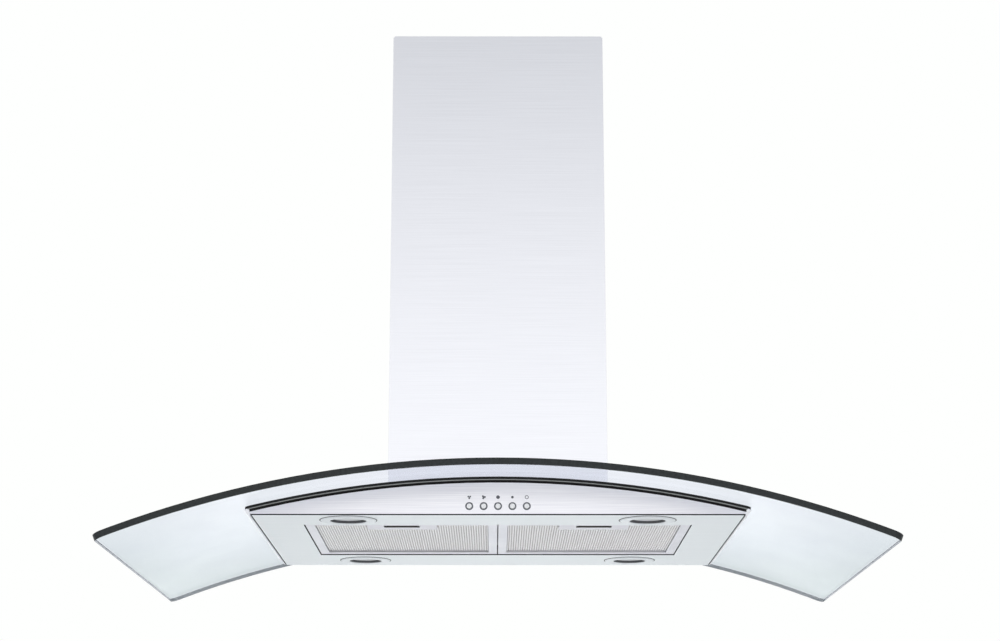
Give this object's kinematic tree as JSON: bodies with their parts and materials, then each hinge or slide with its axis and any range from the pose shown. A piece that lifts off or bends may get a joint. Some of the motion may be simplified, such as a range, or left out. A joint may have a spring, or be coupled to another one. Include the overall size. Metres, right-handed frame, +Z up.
{
  "type": "island range hood",
  "caption": "Ceiling-hung island range hood: telescopic square steel chimney over an arched clear glass canopy and a slim steel body with push buttons, round lamps and grease filters.",
  "frame": {"origin": "centre of the ceiling plate's top face, in the ceiling plane", "axes": "+Z up, -Y towards the controls at the front, +X to the right seen from the front"},
  "size_m": [0.9, 0.6, 0.6613],
  "materials": {
    "galvanised_steel": "plain zinc-coated sheet",
    "stainless_cover": "brushed stainless sheet",
    "stainless_body": "brushed stainless sheet",
    "steel_fixings": "bright steel fixings",
    "black_plastic": "moulded black plastic",
    "motor_metal": "dark painted motor can",
    "wheel_plastic": "moulded dark plastic",
    "damper_plastic": "moulded grey plastic",
    "canopy_glass": "clear toughened glass with a polished edge",
    "black_rubber": "black seal",
    "nylon": "natural nylon",
    "bezel_chrome": "satin chrome ring",
    "icon_print": "grey print",
    "button_white": "white button cap",
    "lamp_ring_metal": "satin ring",
    "lamp_glass": "frosted lens",
    "filter_aluminium": "satin aluminium frame",
    "mesh_aluminium": "ribbed aluminium mesh",
    "latch_metal": "satin plate",
    "latch_plastic": "dark moulded slider"
  },
  "bodies": {
    "ceiling": {"ceiling_plate": "galvanised_steel", "ceiling_tabs": "galvanised_steel", "upper_rails": "galvanised_steel", "upper_cover_front": "stainless_cover", "upper_cover_rear": "stainless_cover", "upper_cover_screws": "steel_fixings"},
    "hood": {"lower_rails": "galvanised_steel", "lower_cover_front": "stainless_cover", "lower_cover_rear": "stainless_cover", "rail_screws": "steel_fixings", "lower_cover_screws": "steel_fixings", "canopy_bolts": "steel_fixings", "pan_screws": "steel_fixings", "damper_pin": "steel_fixings", "cover_spacers": "black_plastic", "blower_housing": "galvanised_steel", "blower_scroll": "black_plastic", "motor": "motor_metal", "motor_bracket": "galvanised_steel", "outlet_collar": "black_plastic", "junction_box": "black_plastic", "junction_box_lid": "black_plastic", "cable_gland": "black_plastic", "canopy_glass": "canopy_glass", "upper_gasket": "black_rubber", "lower_gasket": "black_rubber", "canopy_bushes": "nylon", "body_shell": "stainless_body", "front_fascia": "stainless_body", "rear_fascia": "stainless_body", "fascia_seals": "black_rubber", "pan_seal": "black_rubber", "bottom_pan": "stainless_body", "pan_brackets": "galvanised_steel", "switch_bank": "black_plastic", "button_bezels": "bezel_chrome", "panel_icons": "icon_print", "lamp_rings": "lamp_ring_metal", "lamp_lenses": "lamp_glass", "lamp_cups": "galvanised_steel"},
    "impeller": {"impeller": "wheel_plastic"},
    "damper_left": {"damper_left": "damper_plastic"},
    "damper_right": {"damper_right": "damper_plastic"},
    "button_1": {"button_1": "button_white"},
    "button_2": {"button_2": "button_white"},
    "button_3": {"button_3": "button_white"},
    "button_4": {"button_4": "button_white"},
    "button_5": {"button_5": "button_white"},
    "filter_left": {"filter_frame_left": "filter_aluminium", "filter_mesh_left": "mesh_aluminium", "latch_plate_left": "latch_metal", "latch_spring_left": "steel_fixings"},
    "latch_left": {"latch_slider_left": "latch_plastic"},
    "filter_right": {"filter_frame_right": "filter_aluminium", "filter_mesh_right": "mesh_aluminium", "latch_plate_right": "latch_metal", "latch_spring_right": "steel_fixings"},
    "latch_right": {"latch_slider_right": "latch_plastic"}
  },
  "joints": [
    {"name": "height_adjust", "type": "slide", "parent": "ceiling", "child": "hood", "axis": [0, 0, -1], "range_m": [0, 0.25]},
    {"name": "impeller_spin", "type": "hinge", "parent": "hood", "child": "impeller", "pos_m": [0, 0.016, -0.455], "axis": [1, 0, 0], "continuous": true},
    {"name": "damper_left_swing", "type": "hinge", "parent": "hood", "child": "damper_left", "pos_m": [0, 0, -0.2985], "axis": [0, 1, 0], "range_deg": [0, 75]},
    {"name": "damper_right_swing", "type": "hinge", "parent": "hood", "child": "damper_right", "pos_m": [0, 0, -0.2985], "axis": [0, -1, 0], "range_deg": [0, 75]},
    {"name": "button_1_press", "type": "slide", "parent": "hood", "child": "button_1", "axis": [0, 1, 0], "range_m": [0, 0.0015], "stiffness_N_per_m": 500, "springref_m": -0.001},
    {"name": "button_2_press", "type": "slide", "parent": "hood", "child": "button_2", "axis": [0, 1, 0], "range_m": [0, 0.0015], "stiffness_N_per_m": 500, "springref_m": -0.001},
    {"name": "button_3_press", "type": "slide", "parent": "hood", "child": "button_3", "axis": [0, 1, 0], "range_m": [0, 0.0015], "stiffness_N_per_m": 500, "springref_m": -0.001},
    {"name": "button_4_press", "type": "slide", "parent": "hood", "child": "button_4", "axis": [0, 1, 0], "range_m": [0, 0.0015], "stiffness_N_per_m": 500, "springref_m": -0.001},
    {"name": "button_5_press", "type": "slide", "parent": "hood", "child": "button_5", "axis": [0, 1, 0], "range_m": [0, 0.0015], "stiffness_N_per_m": 500, "springref_m": -0.001},
    {"name": "filter_left_drop", "type": "hinge", "parent": "hood", "child": "filter_left", "pos_m": [-0.11435, 0.11775, -0.618], "axis": [1, 0, 0], "range_deg": [0, 60]},
    {"name": "latch_left_slide", "type": "slide", "parent": "filter_left", "child": "latch_left", "axis": [0, 1, 0], "range_m": [0, 0.004], "stiffness_N_per_m": 400, "springref_m": -0.002, "deforming": ["latch_spring_left"]},
    {"name": "filter_right_drop", "type": "hinge", "parent": "hood", "child": "filter_right", "pos_m": [0.11435, 0.11775, -0.618], "axis": [1, 0, 0], "range_deg": [0, 60]},
    {"name": "latch_right_slide", "type": "slide", "parent": "filter_right", "child": "latch_right", "axis": [0, 1, 0], "range_m": [0, 0.004], "stiffness_N_per_m": 400, "springref_m": -0.002, "deforming": ["latch_spring_right"]}
  ]
}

============

- _EXERCISE_: Count each line where the string "hinge" occurs, and write only the number.

- _FINISHED EXERCISE_: 6